Input/output (I/O) controller 408 may represent any type of chipset or control logic that interfaces I/O device(s) 412 with the other components of electronic appliance 400. In one embodiment, I/O controller 408 may be referred to as a south bridge. In another embodiment, I/O controller 408 may comply with the Peripheral Component Interconnect (PCI) Express™ Base Specification, Revision 1.0a, PCI Special Interest Group, released Apr. 15, 2003.
Network controller 410 may represent any type of device that allows electronic appliance 400 to communicate with other electronic appliances or devices. In one embodiment, network controller 410 may comply with a The Institute of Electrical and Electronics Engineers, Inc. (IEEE) 802.11b standard (approved Sep. 16, 1999, supplement to ANSI/IEEE Std 802.11, 1999 Edition). In another embodiment, network controller 410 may be an Ethernet network interface card.
Input/output (I/O) device(s) 412 may represent any type of device, peripheral or component that provides input to or processes output from electronic appliance 400.
In the description above, for the purposes of explanation, numerous specific details are set forth in order to provide a thorough understanding of the present invention. It will be apparent, however, to one skilled in the art that the present invention may be practiced without some of these specific details. In other instances, well-known structures and devices are shown in block diagram form.

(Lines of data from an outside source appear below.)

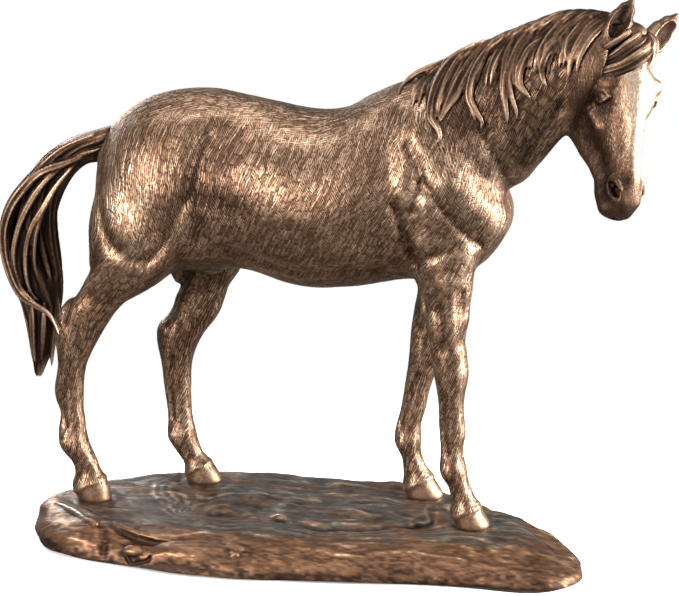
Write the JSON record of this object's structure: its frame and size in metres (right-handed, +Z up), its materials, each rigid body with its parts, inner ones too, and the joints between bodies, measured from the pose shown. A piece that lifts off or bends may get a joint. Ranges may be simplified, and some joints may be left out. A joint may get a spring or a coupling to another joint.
{
  "type": "horse statuette",
  "caption": "Standing horse in cast bronze with its head turned to one side, on a low rock plinth with felt under it.",
  "frame": {"origin": "on the table plane, on the felt's rest face under the barrel, in the horse's median plane", "axes": "+X towards the horse's chest, +Y to its left, +Z up"},
  "size_m": [0.2992, 0.1086, 0.2475],
  "materials": {
    "bronze": "brown patina, rubbed bright on the high places",
    "hair_bronze": "dark brown patina",
    "plinth_bronze": "dark brown patina, rough as cast",
    "steel": "zinc plated",
    "dowel_steel": "ground",
    "felt": "pressed felt"
  },
  "bodies": {
    "root": {"torso": "bronze", "neck": "bronze", "head": "bronze", "mane": "hair_bronze", "forelock": "hair_bronze", "tail": "hair_bronze", "front_right_leg": "bronze", "front_left_leg": "bronze", "hind_right_leg": "bronze", "hind_left_leg": "bronze", "plinth": "plinth_bronze", "felt_pad": "felt", "hoof_studs": "steel", "hoof_washers": "steel", "hoof_nuts": "steel", "leg_dowels": "dowel_steel", "neck_dowels": "dowel_steel", "head_dowels": "dowel_steel", "mane_pins": "dowel_steel", "forelock_pin": "dowel_steel"}
  },
  "joints": []
}
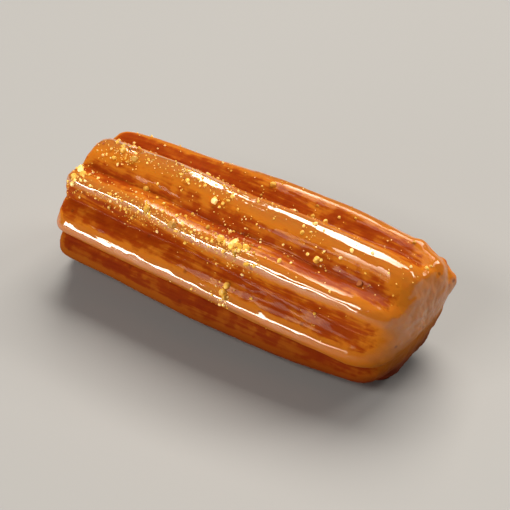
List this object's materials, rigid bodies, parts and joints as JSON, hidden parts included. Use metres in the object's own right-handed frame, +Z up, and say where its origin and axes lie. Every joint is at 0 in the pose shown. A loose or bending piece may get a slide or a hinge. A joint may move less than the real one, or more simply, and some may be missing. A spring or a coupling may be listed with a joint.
{
  "type": "tulumba pastry",
  "caption": "Finger of fried dough with deep lengthwise ridges, soaked in syrup and dusted with crushed pistachio.",
  "frame": {"origin": "on the surface it rests on, under the middle of the whole pastry's box", "axes": "+X along the pastry from its narrower end to its wider end, +Z up, -Y its near side"},
  "size_m": [0.0525, 0.0213, 0.0204],
  "materials": {
    "fried_dough": "glossy amber crust wet with syrup",
    "pistachio": "wet golden-green crumbs"
  },
  "bodies": {
    "root": {"tulumba": "fried_dough"}
  },
  "joints": []
}
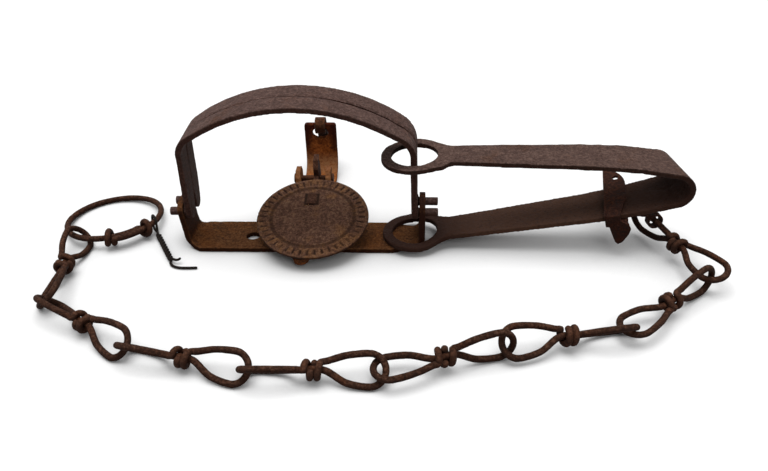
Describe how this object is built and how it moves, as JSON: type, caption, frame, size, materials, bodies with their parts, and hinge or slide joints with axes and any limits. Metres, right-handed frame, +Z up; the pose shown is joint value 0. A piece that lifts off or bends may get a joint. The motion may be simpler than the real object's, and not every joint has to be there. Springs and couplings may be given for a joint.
{
  "type": "animal trap",
  "caption": "Long spring foothold trap, sprung shut, with a round pan, hooked dog, knotted wire chain, end ring and twisted tag wire.",
  "frame": {"origin": "middle of the base strap's underside, on the floor", "axes": "+X along the base strap towards the spring, +Y towards the dog post, +Z up"},
  "size_m": [0.2774, 0.1668, 0.0668],
  "materials": {
    "base_iron": "brown rusted strap iron, matt",
    "post_iron": "orange brown rusted strap iron, matt",
    "rivet_iron": "dark rusted iron, matt",
    "pin_iron": "dark rusted iron, matt",
    "pan_iron": "grey brown pitted iron, matt",
    "lever_iron": "brown rusted iron, matt",
    "dog_iron": "dark rusted iron, matt",
    "jaw_iron": "dark grey brown rusted iron, matt",
    "spring_steel": "brown rusted spring steel, matt",
    "clip_iron": "brown rusted sheet iron, matt",
    "chain_wire": "rusted wire, orange brown at the knots",
    "ring_wire": "dark brown rusted wire, matt",
    "tag_wire": "black annealed wire"
  },
  "bodies": {
    "base": {"base_strap": "base_iron", "cross_strap": "post_iron", "cross_rivets": "rivet_iron", "pan_pin": "pin_iron"},
    "pan": {"pan": "pan_iron", "pan_lever": "lever_iron"},
    "dog": {"dog": "dog_iron"},
    "front_jaw": {"front_jaw": "jaw_iron"},
    "rear_jaw": {"rear_jaw": "jaw_iron"},
    "spring": {"spring_lower": "spring_steel", "chain_clip": "clip_iron"},
    "spring_top": {"spring_upper": "spring_steel"},
    "link_1": {"link_1": "chain_wire"},
    "link_2": {"link_2": "chain_wire"},
    "link_3": {"link_3": "chain_wire"},
    "link_4": {"link_4": "chain_wire"},
    "link_5": {"link_5": "chain_wire"},
    "link_6": {"link_6": "chain_wire"},
    "link_7": {"link_7": "chain_wire"},
    "link_8": {"link_8": "chain_wire"},
    "ring": {"end_ring": "ring_wire", "tag_wire": "tag_wire"}
  },
  "joints": [
    {"name": "pan_tilt", "type": "hinge", "parent": "base", "child": "pan", "pos_m": [0.0008, 0.03, 0.0135], "axis": [-1, 0, 0], "range_deg": [0, 12.4]},
    {"name": "dog_swing", "type": "hinge", "parent": "base", "child": "dog", "pos_m": [-0.0007, 0.06045, 0.02535], "axis": [1, 0, 0], "range_deg": [0, 248]},
    {"name": "front_jaw_open", "type": "hinge", "parent": "base", "child": "front_jaw", "pos_m": [0, -0.0044, 0.0169], "axis": [1, 0, 0], "range_deg": [0, 91]},
    {"name": "rear_jaw_open", "type": "hinge", "parent": "base", "child": "rear_jaw", "pos_m": [0, 0.0044, 0.0169], "axis": [-1, 0, 0], "range_deg": [0, 91]},
    {"name": "spring_swivel", "type": "hinge", "parent": "base", "child": "spring", "pos_m": [0.0452, 0, 0.004], "axis": [0, 0, 1], "range_deg": [0, 40]},
    {"name": "spring_press", "type": "hinge", "parent": "spring", "child": "spring_top", "pos_m": [0.1516, 0, 0.0308], "axis": [0, -1, 0], "range_deg": [0, 15.2], "stiffness_Nm_per_rad": 4, "springref_deg": -8.59, "deforming": ["spring_upper"]},
    {"name": "link_1_swing", "type": "hinge", "parent": "spring", "child": "link_1", "pos_m": [0.1432, -0.004, 0.0136], "axis": [0, 0, 1], "range_deg": [0, 4]},
    {"name": "link_2_swing", "type": "hinge", "parent": "link_1", "child": "link_2", "pos_m": [0.15781, -0.03418, 0.0071], "axis": [0, 0, 1], "range_deg": [0, 25]},
    {"name": "link_3_swing", "type": "hinge", "parent": "link_2", "child": "link_3", "pos_m": [0.1222, -0.06302, 0.00528], "axis": [0, 0, 1], "range_deg": [0, 30]},
    {"name": "link_4_swing", "type": "hinge", "parent": "link_3", "child": "link_4", "pos_m": [0.07832, -0.07396, 0.00708], "axis": [0, 0, 1], "range_deg": [0, 20]},
    {"name": "link_5_swing", "type": "hinge", "parent": "link_4", "child": "link_5", "pos_m": [0.03482, -0.08643, 0.00528], "axis": [0, 0, 1], "range_deg": [0, 25]},
    {"name": "link_6_swing", "type": "hinge", "parent": "link_5", "child": "link_6", "pos_m": [-0.01105, -0.08723, 0.00528], "axis": [0, 0, 1], "range_deg": [0, 30]},
    {"name": "link_7_swing", "type": "hinge", "parent": "link_6", "child": "link_7", "pos_m": [-0.05623, -0.07638, 0.00528], "axis": [0, 0, 1], "range_deg": [0, 30]},
    {"name": "link_8_swing", "type": "hinge", "parent": "link_7", "child": "link_8", "pos_m": [-0.09484, -0.05083, 0.00528], "axis": [0, 0, 1], "range_deg": [0, 4]},
    {"name": "ring_swing", "type": "hinge", "parent": "link_8", "child": "ring", "pos_m": [-0.09782, -0.00825, 0.00528], "axis": [0, 0, -1], "range_deg": [0, 6]}
  ],
  "couplings": [
    {"joint": "front_jaw_open", "follows": "spring_press", "ratio": 5.95},
    {"joint": "rear_jaw_open", "follows": "spring_press", "ratio": 5.95}
  ]
}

Many of the methods are described in their most basic form but operations can be added to or deleted from any of the methods and information can be added or subtracted from any of the described messages without departing from the basic scope of the present invention. Any number of variations of the inventive concept is anticipated within the scope and spirit of the present invention. In this regard, the particular illustrated example embodiments are not provided to limit the invention but merely to illustrate it. Thus, the scope of the present invention is not to be determined by the specific examples provided above but only by the plain language of the following claims.